We traveled only 160 miles today, riding from the town of Montrose, Colorado to the Small town of Crestone, which is nestled at the western base of the Sangre De Christo Mountains just a few miles north of the Great Sand Dunes National Park.
The road across route fifty in Colorado is a fun ride on a motorcycle. It has a lot of tight curves and switchbacks as you climb and descend and then climb your way up to the continental divide at Monarch pass at an elevation of 11312 feet. Which, by the way, is the highest I have been on the bike. Especially since I don't drink and drive.
Tight curves and switchbacks invite aggressive riding on a motorcycle, especially when there were as few cars on the road as there were today. The wisdom I have acquired from age, however, invites caution.
That sounds pretty good doesn’t it? But to be bluntly honest, it’s more the fear of sliding off a steep cliff, all the while slowly separating in mid-air from almost a thousand pounds of steel that keeps me from letting out that kid that’s still inside me when I ride on roads like we traveled on today.
You see, I have a maximum lean angle on the bike that is comfortable. I don’t know what it is, but I can tell you it’s more than a few degrees less than when the foot pedal of the bike scrapes the ground. If I lean to far and the foot pedal gets close or touches the pavement, you can be certain that it is prayer that gets me around the rest of the turn and not skill. Today, God only had to grab the handlebars once. The rest of the time it was all fun.
Along that road from Montrose toward the town of Salida you ride through the Black Canyon of the Gunnison National Park. For twenty-five miles or more you hug the edge of Black Canyon Lake with its several hundred miles of beautiful shoreline.
In the eastern part of this country, any body of water bigger than a puddle has at least three McMansions along its edge and another one or two being built in between. On this lake, there was not one house in sight.
Now I know that no one wants to spoil a national park, but I’ll just bet that if the Government offered these prime shoreline lots for sale in the New York Times that a bunch of hedge fund managers and bank CEO’s would be out here in a jiffy snapping up every lot in sight using the bonuses they received for losing all of our money. My plan would be to use the funds the Government would receive for the land to pay down the national debt. And then late some night raise the height of the damn at the end of the lake. That way they will all get a chance to experience what it’s like when your investments are deep under water.

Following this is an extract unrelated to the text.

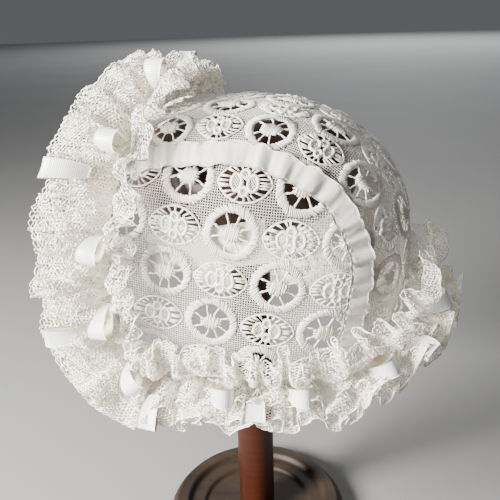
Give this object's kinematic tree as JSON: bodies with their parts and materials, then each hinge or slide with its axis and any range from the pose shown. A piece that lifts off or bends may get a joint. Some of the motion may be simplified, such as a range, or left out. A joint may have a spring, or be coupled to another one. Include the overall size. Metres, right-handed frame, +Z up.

Last year I came to the town of Crestone to visit the daughter of a good friend of mine. It is the home of almost thirty spiritual centers from a Buddhist monastery to a group of people cultivating seeds that will thrive at high altitudes. I will admit to thinking that some of these groups ranked very high on my weird meter. I won’t go over the less than 24 hour-long experience that I had here, because I wrote about that last year on Gather. I will say that I left this town understanding the nature of who I truly am better than any time in my life, and the passage of a year has not changed that. I’m back for another night at a great bed and breakfast inn called the Coll House and dinner with my neighbor’s daughter and my riding buddy, Jim. I’m sure that when I leave tomorrow I’ll know more about myself than I ever have: Even if it’s only whether my stomach can take Cambodian food or not. I’ll let you know tomorrow, or then again, maybe not.





Comments: 7
On the Beemer, it's the cylinder heads that scrape when I push the lean angle. It wouldn't happen on one of those roads like Trail Ridge Road in Colorado where the shoulder is a mile below the pavement.